Both arboreal and diurnal, muriquis live in mixed troops of up to eighty individuals. Unusually for primates, they are not territorial and little aggression is ever displayed between members of the troop. Indeed, they are rather affectionate toward each other. Although they don’t seem to indulge in a lot of social grooming, a great deal of hugging does take place.
The also travel in line, one after the other, when moving through the forest. All very organised and orderly. A bit like following in the footsteps of someone else through a minefield. Those behind will always be in less danger. In this case from falls, the branches have already been tested by those in front, and from predators; alarm calls will soon be raised by those ahead who see them first.

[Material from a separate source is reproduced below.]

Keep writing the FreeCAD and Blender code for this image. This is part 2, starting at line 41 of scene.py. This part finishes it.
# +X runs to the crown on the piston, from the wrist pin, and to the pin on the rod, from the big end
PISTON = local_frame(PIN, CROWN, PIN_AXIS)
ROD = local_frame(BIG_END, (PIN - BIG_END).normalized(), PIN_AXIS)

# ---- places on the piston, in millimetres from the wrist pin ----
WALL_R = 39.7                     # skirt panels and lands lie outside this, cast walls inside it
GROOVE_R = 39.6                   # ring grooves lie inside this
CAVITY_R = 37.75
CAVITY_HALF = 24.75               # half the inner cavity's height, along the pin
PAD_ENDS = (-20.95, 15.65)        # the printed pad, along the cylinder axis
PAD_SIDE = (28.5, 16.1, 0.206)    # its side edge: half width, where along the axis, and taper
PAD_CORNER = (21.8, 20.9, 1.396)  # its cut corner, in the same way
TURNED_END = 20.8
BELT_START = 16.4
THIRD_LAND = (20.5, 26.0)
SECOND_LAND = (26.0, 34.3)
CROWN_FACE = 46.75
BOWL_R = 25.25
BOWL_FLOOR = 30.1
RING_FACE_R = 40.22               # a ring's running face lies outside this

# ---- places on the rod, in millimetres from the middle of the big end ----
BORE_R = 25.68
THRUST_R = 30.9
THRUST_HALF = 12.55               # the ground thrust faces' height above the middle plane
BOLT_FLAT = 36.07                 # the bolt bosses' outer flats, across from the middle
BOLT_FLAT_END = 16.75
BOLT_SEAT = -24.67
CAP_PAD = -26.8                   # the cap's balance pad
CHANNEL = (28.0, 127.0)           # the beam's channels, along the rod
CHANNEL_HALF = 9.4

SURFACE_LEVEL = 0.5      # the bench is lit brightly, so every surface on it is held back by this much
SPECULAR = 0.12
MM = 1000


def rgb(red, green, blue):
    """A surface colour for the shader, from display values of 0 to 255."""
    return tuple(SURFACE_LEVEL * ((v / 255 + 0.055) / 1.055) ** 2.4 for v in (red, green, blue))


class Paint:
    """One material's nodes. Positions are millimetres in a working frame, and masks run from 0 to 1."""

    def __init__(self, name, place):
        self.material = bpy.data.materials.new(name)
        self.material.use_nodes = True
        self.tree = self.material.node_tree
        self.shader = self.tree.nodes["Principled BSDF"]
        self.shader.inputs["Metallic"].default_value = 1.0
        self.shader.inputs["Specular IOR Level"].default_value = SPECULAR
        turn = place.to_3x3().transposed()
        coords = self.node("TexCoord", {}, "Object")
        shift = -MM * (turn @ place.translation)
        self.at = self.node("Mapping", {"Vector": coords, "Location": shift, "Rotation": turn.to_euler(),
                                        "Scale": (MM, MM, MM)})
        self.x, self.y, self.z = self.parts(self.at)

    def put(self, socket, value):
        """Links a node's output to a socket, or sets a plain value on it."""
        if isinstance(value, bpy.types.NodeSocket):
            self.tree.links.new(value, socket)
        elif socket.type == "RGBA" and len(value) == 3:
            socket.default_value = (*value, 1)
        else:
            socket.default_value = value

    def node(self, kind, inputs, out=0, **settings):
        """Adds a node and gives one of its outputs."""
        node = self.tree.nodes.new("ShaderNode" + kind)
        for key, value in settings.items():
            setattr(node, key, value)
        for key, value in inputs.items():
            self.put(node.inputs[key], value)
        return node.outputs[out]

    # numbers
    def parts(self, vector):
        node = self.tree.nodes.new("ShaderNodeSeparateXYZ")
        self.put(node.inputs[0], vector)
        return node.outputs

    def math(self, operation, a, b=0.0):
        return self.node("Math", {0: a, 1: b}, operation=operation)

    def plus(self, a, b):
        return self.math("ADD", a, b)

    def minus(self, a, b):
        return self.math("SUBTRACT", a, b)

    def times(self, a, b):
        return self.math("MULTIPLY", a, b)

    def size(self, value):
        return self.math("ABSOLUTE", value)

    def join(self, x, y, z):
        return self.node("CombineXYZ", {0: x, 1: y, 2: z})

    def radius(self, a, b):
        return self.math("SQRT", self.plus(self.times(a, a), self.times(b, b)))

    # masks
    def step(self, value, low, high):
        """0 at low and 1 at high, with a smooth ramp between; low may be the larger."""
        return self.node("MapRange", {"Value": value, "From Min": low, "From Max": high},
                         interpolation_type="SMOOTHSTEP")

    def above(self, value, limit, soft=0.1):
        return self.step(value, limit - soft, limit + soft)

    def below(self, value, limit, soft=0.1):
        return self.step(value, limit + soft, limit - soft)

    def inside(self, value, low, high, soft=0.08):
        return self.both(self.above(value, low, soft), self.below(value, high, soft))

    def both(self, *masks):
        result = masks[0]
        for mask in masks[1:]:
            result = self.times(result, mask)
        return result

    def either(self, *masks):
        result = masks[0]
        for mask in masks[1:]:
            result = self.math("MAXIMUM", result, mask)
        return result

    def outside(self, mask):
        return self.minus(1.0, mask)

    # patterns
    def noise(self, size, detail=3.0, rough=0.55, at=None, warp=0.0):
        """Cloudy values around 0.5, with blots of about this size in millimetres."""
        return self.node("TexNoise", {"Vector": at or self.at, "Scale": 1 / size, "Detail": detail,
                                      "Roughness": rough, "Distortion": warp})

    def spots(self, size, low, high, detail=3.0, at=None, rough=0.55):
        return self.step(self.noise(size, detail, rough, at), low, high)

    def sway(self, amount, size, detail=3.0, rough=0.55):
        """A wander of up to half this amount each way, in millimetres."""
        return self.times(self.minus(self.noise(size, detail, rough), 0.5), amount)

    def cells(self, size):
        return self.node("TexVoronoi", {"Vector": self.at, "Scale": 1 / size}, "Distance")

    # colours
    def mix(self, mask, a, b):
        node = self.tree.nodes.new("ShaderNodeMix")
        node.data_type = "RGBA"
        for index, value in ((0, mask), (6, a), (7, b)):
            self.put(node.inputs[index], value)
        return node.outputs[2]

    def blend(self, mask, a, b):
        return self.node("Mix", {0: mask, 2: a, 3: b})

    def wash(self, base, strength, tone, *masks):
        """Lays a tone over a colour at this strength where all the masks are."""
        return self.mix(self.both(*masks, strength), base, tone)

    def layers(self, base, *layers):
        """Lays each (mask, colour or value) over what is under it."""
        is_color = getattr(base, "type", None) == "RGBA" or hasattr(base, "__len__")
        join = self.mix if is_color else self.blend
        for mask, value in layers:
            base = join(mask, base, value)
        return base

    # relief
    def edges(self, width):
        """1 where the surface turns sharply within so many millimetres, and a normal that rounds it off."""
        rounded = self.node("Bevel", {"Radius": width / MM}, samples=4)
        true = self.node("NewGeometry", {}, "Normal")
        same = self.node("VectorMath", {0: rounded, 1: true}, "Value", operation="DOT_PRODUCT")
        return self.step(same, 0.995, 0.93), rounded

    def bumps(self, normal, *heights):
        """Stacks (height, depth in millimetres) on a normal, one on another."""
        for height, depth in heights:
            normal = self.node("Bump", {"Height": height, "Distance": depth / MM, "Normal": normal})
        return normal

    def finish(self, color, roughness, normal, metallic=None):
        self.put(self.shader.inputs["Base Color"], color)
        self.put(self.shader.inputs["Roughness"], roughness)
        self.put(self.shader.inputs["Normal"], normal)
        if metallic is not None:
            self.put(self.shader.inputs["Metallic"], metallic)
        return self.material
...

This species is promiscuous, and mating is at a high from September to March, ensuring births occur in May to September during the dry season. Twins are rare, and most mothers give birth to only one infant. The infant will be born altricial and its care will only ever fall to its mother. Fathers do not tend to get involved, possibly due to paternity issues.
Infants will only be weaned between the ages of eighteen and thirty months, and it will be between six and eleven years before they are mature enough to reproduce. Until weaning is complete, mother and child enjoy a close relationship, which then ends abruptly with the mother chasing her offspring away. Again, unusually for primates, it is the males which remain within the natal birth troop, with females leaving to join other troops.
It is not known how long muriquis live in the wild, but this long attachment to the mother, such late maturity and an average inter-birth interval of three years, can surely only hamper any rapid increase in the populations.
To its great credit, the muriqui has become a symbol of the Atlantic Forest and its vastly rich biodiversity. It now appears on postage stamps, t-shirts and posters. Its peaceful and tolerant reputation has also earned it a place on the short list of mascots for the 2016 Olympic Games.
Humid coastal forests.
Brazil’s Atlantic Forest.
What they eat
Young leaves, fruit and flowers. When needs must, they will also eat birds’ eggs and some insects.
Habitat destruction (the species now survives in extremely reduced and isolated populations). Locals hunt the muriqui for food, and they are sometimes hunted for sport. Natural predators include such as raptors and jaguars, but these are not seen as a huge threat as there is little else to attract them to the fragmented forests the muriqui inhabits.
Status: Critically Endangered
The Northern muriqui (Brachyteles hypoxanthus) is listed on the IUCN Red List of Threatened Species as Critically Endangered. It is also listed on Appendix I of CITES.
Scientists have applied a species prioritization scheme, the ‘National Action Plan for the conservation of Central Atlantic Forest Mammals’, to include the northern muriqui. Plans include habitat conservation and restoration, and establishment of green corridors. More of this can be found at ICMBio.
The green corridors will be created to link the few remaining fragments of forest. There are thought to be less than one thousand individuals left in these isolated parts. This species has shockingly suffered a decline in numbers of over eighty per cent over the last three generations.
Captive breeding programmes are in place.